I think it would be useful if we focused the discussion on the merits and 
downsides of specific possible changes to increase interop.  For instance, the 
Audience field (by design) can contain different kinds of things when used by 
different applications.

Barry, are you proposing that we require that the Audience contain a specific 
data format tailored to a particular application of assertions?  If so, what 
format are you proposing, and for which application of assertions?  Likewise, 
are you proposing that the Subject field contain a particular data format 
tailored to a particular application?  And also the Issuer field?

To be clear, the Subject, Issuer, and Audience fields are those that require 
profiling to achieve full interop.  Is there a concrete proposal that the specs 
limit the values of those fields in a particular way?  (That would achieve 
interop without profiling, but would severely limit the applicability of the 
specs.)

Is there some third way that I'm missing?

                                -- Mike
 
-----Original Message-----
From: Stephen Farrell [mailto:stephen.farr...@cs.tcd.ie] 
Sent: Sunday, February 17, 2013 1:25 PM
To: Mike Jones
Cc: oauth@ietf.org; Barry Leiba; oauth-cha...@tools.ietf.org
Subject: Re: [OAUTH-WG] oauth assertions plan


Hi Mike,

On 02/17/2013 08:41 PM, Mike Jones wrote:
> I've been thinking about Barry's DISCUSS for a bit.  No one else has 
> responded yet, so I guess I'll jump in and share my perspective.
> 
> As I see it, the OAuth Assertions spec, the SAML Assertion Profile, and the 
> JWT Assertion Profile are tools used for building applications - not 
> applications themselves.  As such, there will and should be fields whose 
> precise syntax and interpretation is left up to the applications building 
> built with them.  Applications can and should be interoperable.  Tools 
> require profiling to achieve interoperability.  This isn't a bug.  It's a 
> feature, as it means that the tool can be used in many different applications.

Declaring something a feature or bug may be in the eye of the beholder.

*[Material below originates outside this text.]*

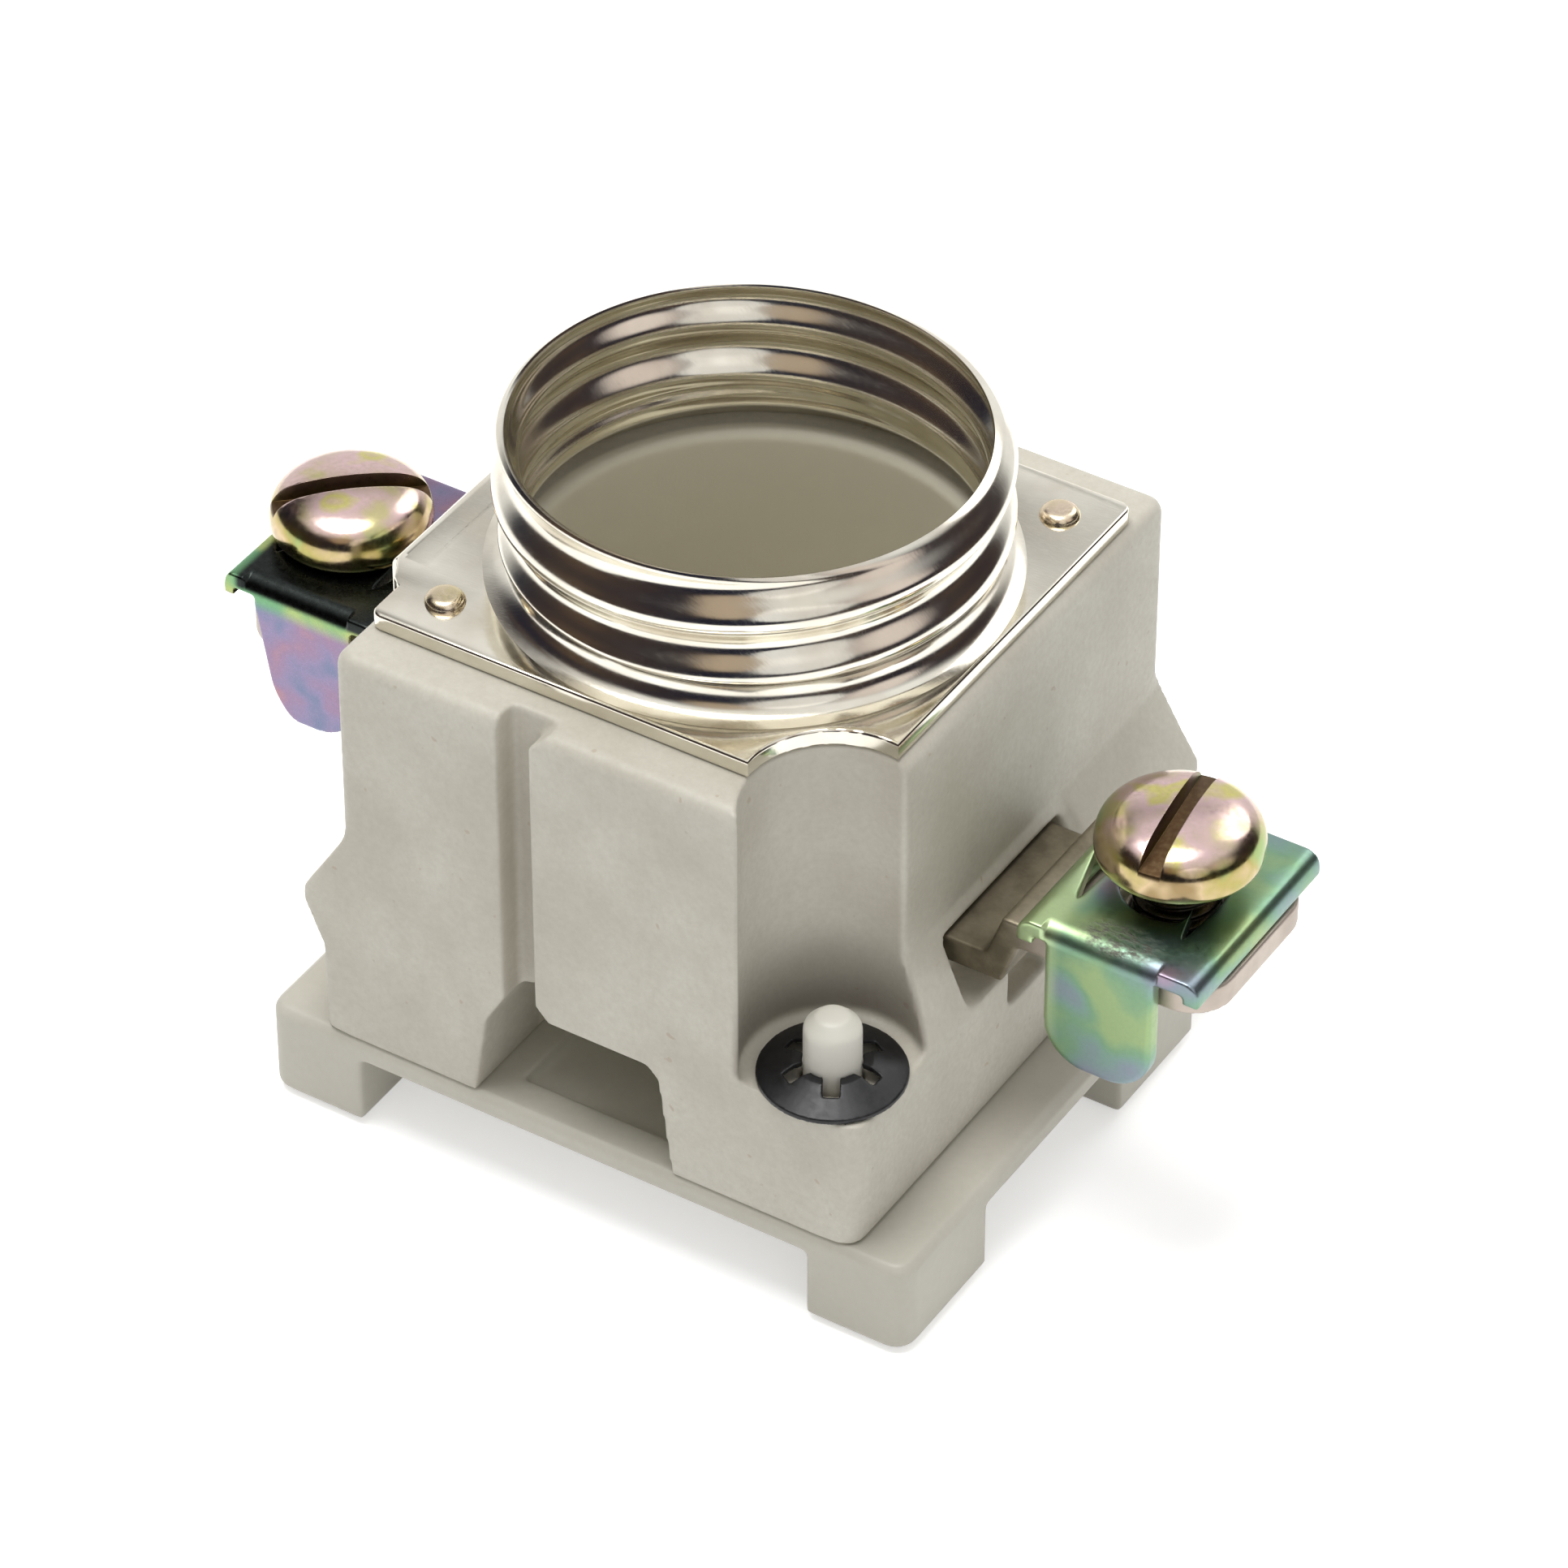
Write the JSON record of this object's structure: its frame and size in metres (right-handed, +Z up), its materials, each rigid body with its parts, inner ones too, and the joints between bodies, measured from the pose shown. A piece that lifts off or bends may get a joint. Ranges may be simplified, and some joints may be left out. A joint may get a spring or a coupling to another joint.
{
  "type": "screw-cartridge fuse base",
  "caption": "Ceramic fuse base with a threaded shell on a square flange, saddle screw terminals at both ends and a plate that clips over a top-hat rail.",
  "frame": {"origin": "underside of the plate, where it rests on the rail, on the axis of the cartridge well", "axes": "+Z up along the well's axis, out of its mouth; +X towards the right terminal; -Y towards the long face with the pin at its right corner"},
  "size_m": [0.0774, 0.045, 0.0527],
  "materials": {
    "ceramic": "satin",
    "plate_plastic": "satin",
    "nickel": "polished",
    "black_steel": "semi-gloss",
    "zinc_green": "iridescent plating",
    "zinc_gold": "iridescent plating"
  },
  "bodies": {
    "base": {"base_plate": "plate_plastic", "ceramic_body": "ceramic", "thread_shell": "nickel", "contact_rail": "nickel", "push_washer_front": "black_steel", "push_washer_rear": "black_steel", "flange_screw_left": "zinc_gold", "flange_screw_right": "zinc_gold", "contact_screw_left": "zinc_gold", "contact_screw_right": "zinc_gold"},
    "left_saddle": {"saddle_left": "zinc_green"},
    "right_saddle": {"saddle_right": "zinc_green"},
    "left_screw": {"terminal_screw_left": "zinc_gold"},
    "right_screw": {"terminal_screw_right": "zinc_gold"}
  },
  "joints": [
    {"name": "saddle_lift_left", "type": "slide", "parent": "base", "child": "left_saddle", "axis": [0, 0, 1], "range_m": [0, 0.0035]},
    {"name": "saddle_lift_right", "type": "slide", "parent": "base", "child": "right_saddle", "axis": [0, 0, 1], "range_m": [0, 0.0035]},
    {"name": "screw_turn_left", "type": "hinge", "parent": "left_saddle", "child": "left_screw", "pos_m": [-0.0323, 0, 0.0254], "axis": [0, 0, -1], "range_deg": [-1260, 0]},
    {"name": "screw_turn_right", "type": "hinge", "parent": "right_saddle", "child": "right_screw", "pos_m": [0.0323, 0, 0.0254], "axis": [0, 0, -1], "range_deg": [-1260, 0]}
  ],
  "couplings": [
    {"joint": "screw_turn_left", "follows": "saddle_lift_left", "rad_per_m": -6283.2},
    {"joint": "screw_turn_right", "follows": "saddle_lift_right", "rad_per_m": -6283.2}
  ]
}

But the 
discuss is about interop and you don't address that.

Please bear in mind that being able to interop (the goal here) does not mean 
that field foo MUST have value type bar but that implementations MUST have the 
code for handing value type bar.
I see no argument in your mail addressing that.

These specs might also be useful tools in a toolbox but that is beside the 
point of this DISCUSSion.

> Let's consider the Audience field as an illustrative example.  For some 
> applications, the Audience field will be the Client ID of an OAuth Client.  
> For some applications, the Audience field will be the URI of an endpoint that 
> the flow is redirected to.  For some applications, the Audience field will be 
> an abstract identifier associated with a group of participating parties, for 
> instance, it might be a URN such as urn:incommon:federation-members.  All of 
> these are valid uses of the Audience field.  If any of them were made 
> mandatory values, it would break all the other applications, because those 
> values aren't applicable or useful in the other applications.
> 
> I'll close with an analogy.  The UDP protocol is a tool.  The TCP protocol is 
> a tool.  They were standardized as RFCs 768 and 793 without MTI port values 
> or applications.  They could have required that TFTP and Telnet also be 
> implemented to ensure interoperable implementations of UDP and TCP, but they 
> did not.  Just like the situation with the OAuth Assertions specs, this 
> wasn't a bug - it was a feature.

One cannot draw any conclusion from analogies and I don't think they help this 
discussion.

> I'd therefore request that you withdraw the DISCUSS on that basis, Barry.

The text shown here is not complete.